*Problem to solve*
Copy out every line exactly as given.

::::::::

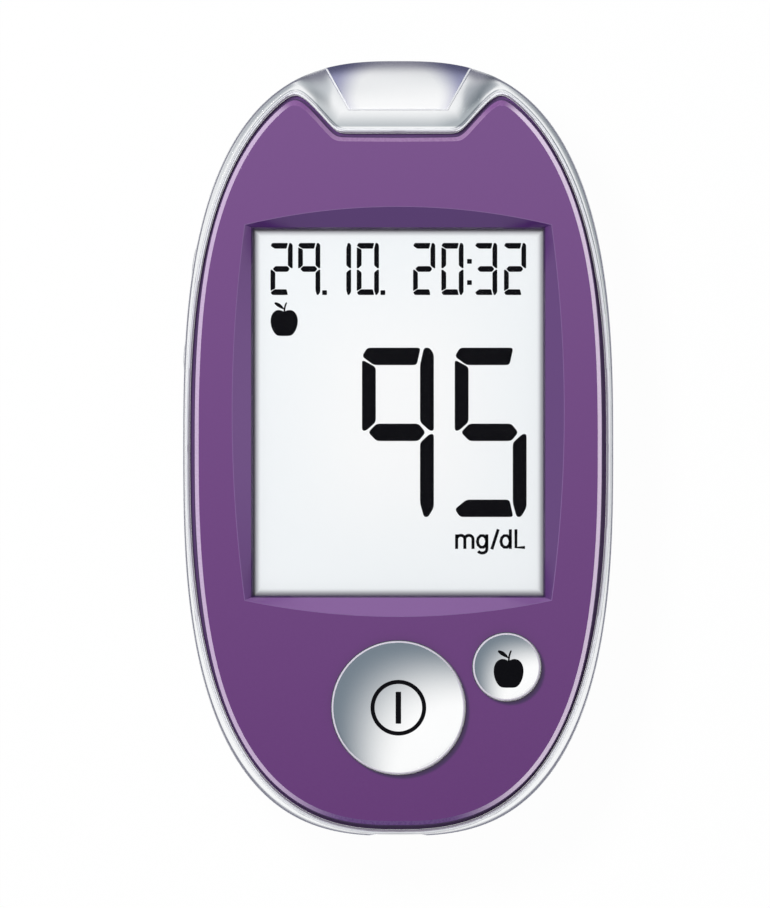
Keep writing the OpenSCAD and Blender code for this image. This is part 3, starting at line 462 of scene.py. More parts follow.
# bead and ledge as (distance out from the panel's outline, rise); the dip runs along the foot of the bead
# where the shoulder is wide, and the slope along its outer edge
shell = {"seamChamfer": 0.12, "edgeRound": 0.03, "edgeSteps": (0, 0.01), "shoulderSteps": 28,
         "slant": 0.27, "slope": 0.24, "wider": 0.8, "widest": 160, "spread": 17,
         "dip": 0.095, "dipFrom": 1.0, "dipTo": 2.2, "narrow": 1.5, "wide": 3.5,
         "bead": [(0.80, 0.0), (0.745, 0.025), (0.69, 0.055), (0.64, 0.072), (0.60, 0.072), (0.565, 0.05),
                  (0.535, 0.0), (0.51, -0.14), (0.47, -0.16), (0.45, -0.085)],
         "ledge": [(0.42, -0.07), (0.36, -0.07), (0.30, -0.075), (0.27, -0.10), (0.252, -0.2)],
         "ledgeFrom": 0.24, "ledgeTo": 0.46, "beadTo": 0.81, "upright": 0.2}


# how far a place on the shoulder lies below the plain shoulder
def shoulderCut(bearing, radius):
    out = radius - panelRadius(bearing)
    width = caseRadius(bearing) - panelRadius(bearing)
    share = clamped((shell["dipTo"] - out) / (shell["dipTo"] - shell["dipFrom"]))
    wide = clamped((width - shell["narrow"]) / (shell["wide"] - shell["narrow"]))
    reach = shell["slant"] * (1 + shell["wider"] * hill(bearing, shell["widest"], shell["spread"]))
    slant = max(reach - (caseRadius(bearing) - radius), 0.0)
    return shell["dip"] * share ** 2 * wide + shell["slope"] * slant


def silverLevel(bearing, radius):
    return shoulderLevel(bearing, radius) - shoulderCut(bearing, radius)


def shellBody():
    edge = shell["edgeRound"]
    rings = [caseRing(shell["seamChamfer"], case["seam"]), caseRing(0.0, case["seam"] + shell["seamChamfer"])]
    for reach in shell["edgeSteps"]:
        drop = roundDrop(reach, edge)
        radii = [caseRadius(bearing) - reach for bearing in bearings]
        rings.append([spotAt(b, r, silverLevel(b, r) - drop) for b, r in zip(bearings, radii)])
    start = shell["bead"][0][0]
    for step in range(shell["shoulderSteps"]):
        share = (1 + math.cos(math.pi * step / shell["shoulderSteps"])) / 2
        ring = []
        for bearing in bearings:
            inner = panelRadius(bearing, -start)
            radius = inner + (caseRadius(bearing) - edge - inner) * share
            ring.append(spotAt(bearing, radius, silverLevel(bearing, radius)))
        rings.append(ring)
    for inset, rise in shell["bead"] + shell["ledge"]:
        radii = [panelRadius(bearing, -inset) for bearing in bearings]
        rings.append([spotAt(b, r, shoulderLevel(b, r) + rise) for b, r in zip(bearings, radii)])
    rings.append(ringOf(lambda bearing: panelRadius(bearing, -face["groove"] / 2), level["seat"]))
    return skin("upperShell", rings)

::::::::

*Finished answer*
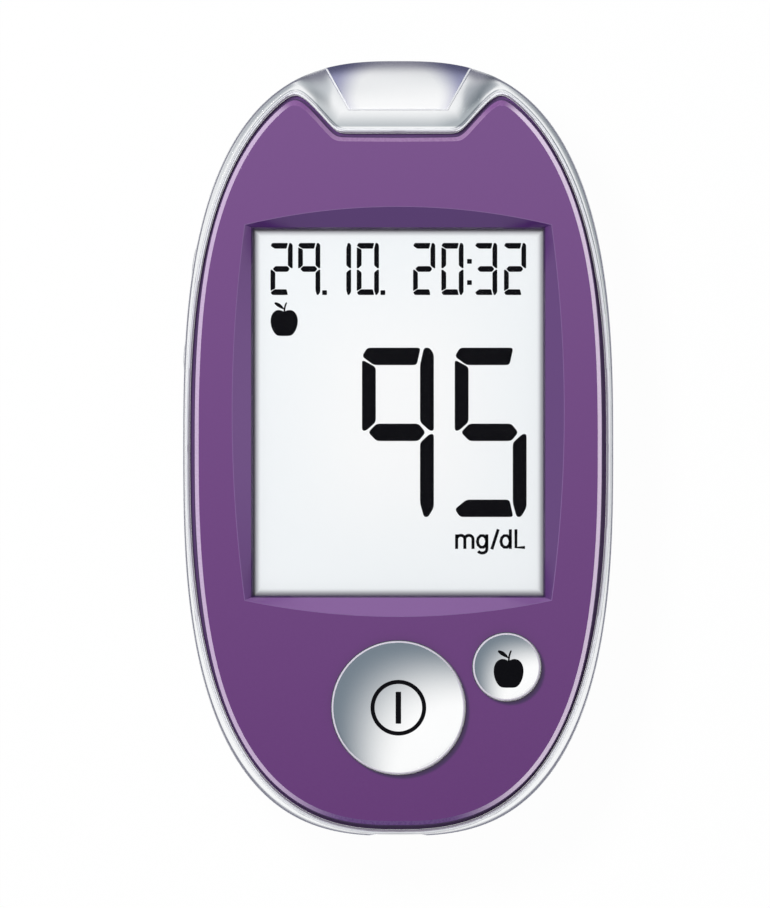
Keep writing the OpenSCAD and Blender code for this image. This is part 3, starting at line 462 of scene.py. More parts follow.
# bead and ledge as (distance out from the panel's outline, rise); the dip runs along the foot of the bead
# where the shoulder is wide, and the slope along its outer edge
shell = {"seamChamfer": 0.12, "edgeRound": 0.03, "edgeSteps": (0, 0.01), "shoulderSteps": 28,
         "slant": 0.27, "slope": 0.24, "wider": 0.8, "widest": 160, "spread": 17,
         "dip": 0.095, "dipFrom": 1.0, "dipTo": 2.2, "narrow": 1.5, "wide": 3.5,
         "bead": [(0.80, 0.0), (0.745, 0.025), (0.69, 0.055), (0.64, 0.072), (0.60, 0.072), (0.565, 0.05),
                  (0.535, 0.0), (0.51, -0.14), (0.47, -0.16), (0.45, -0.085)],
         "ledge": [(0.42, -0.07), (0.36, -0.07), (0.30, -0.075), (0.27, -0.10), (0.252, -0.2)],
         "ledgeFrom": 0.24, "ledgeTo": 0.46, "beadTo": 0.81, "upright": 0.2}


# how far a place on the shoulder lies below the plain shoulder
def shoulderCut(bearing, radius):
    out = radius - panelRadius(bearing)
    width = caseRadius(bearing) - panelRadius(bearing)
    share = clamped((shell["dipTo"] - out) / (shell["dipTo"] - shell["dipFrom"]))
    wide = clamped((width - shell["narrow"]) / (shell["wide"] - shell["narrow"]))
    reach = shell["slant"] * (1 + shell["wider"] * hill(bearing, shell["widest"], shell["spread"]))
    slant = max(reach - (caseRadius(bearing) - radius), 0.0)
    return shell["dip"] * share ** 2 * wide + shell["slope"] * slant


def silverLevel(bearing, radius):
    return shoulderLevel(bearing, radius) - shoulderCut(bearing, radius)


def shellBody():
    edge = shell["edgeRound"]
    rings = [caseRing(shell["seamChamfer"], case["seam"]), caseRing(0.0, case["seam"] + shell["seamChamfer"])]
    for reach in shell["edgeSteps"]:
        drop = roundDrop(reach, edge)
        radii = [caseRadius(bearing) - reach for bearing in bearings]
        rings.append([spotAt(b, r, silverLevel(b, r) - drop) for b, r in zip(bearings, radii)])
    start = shell["bead"][0][0]
    for step in range(shell["shoulderSteps"]):
        share = (1 + math.cos(math.pi * step / shell["shoulderSteps"])) / 2
        ring = []
        for bearing in bearings:
            inner = panelRadius(bearing, -start)
            radius = inner + (caseRadius(bearing) - edge - inner) * share
            ring.append(spotAt(bearing, radius, silverLevel(bearing, radius)))
        rings.append(ring)
    for inset, rise in shell["bead"] + shell["ledge"]:
        radii = [panelRadius(bearing, -inset) for bearing in bearings]
        rings.append([spotAt(b, r, shoulderLevel(b, r) + rise) for b, r in zip(bearings, radii)])
    rings.append(ringOf(lambda bearing: panelRadius(bearing, -face["groove"] / 2), level["seat"]))
    return skin("upperShell", rings)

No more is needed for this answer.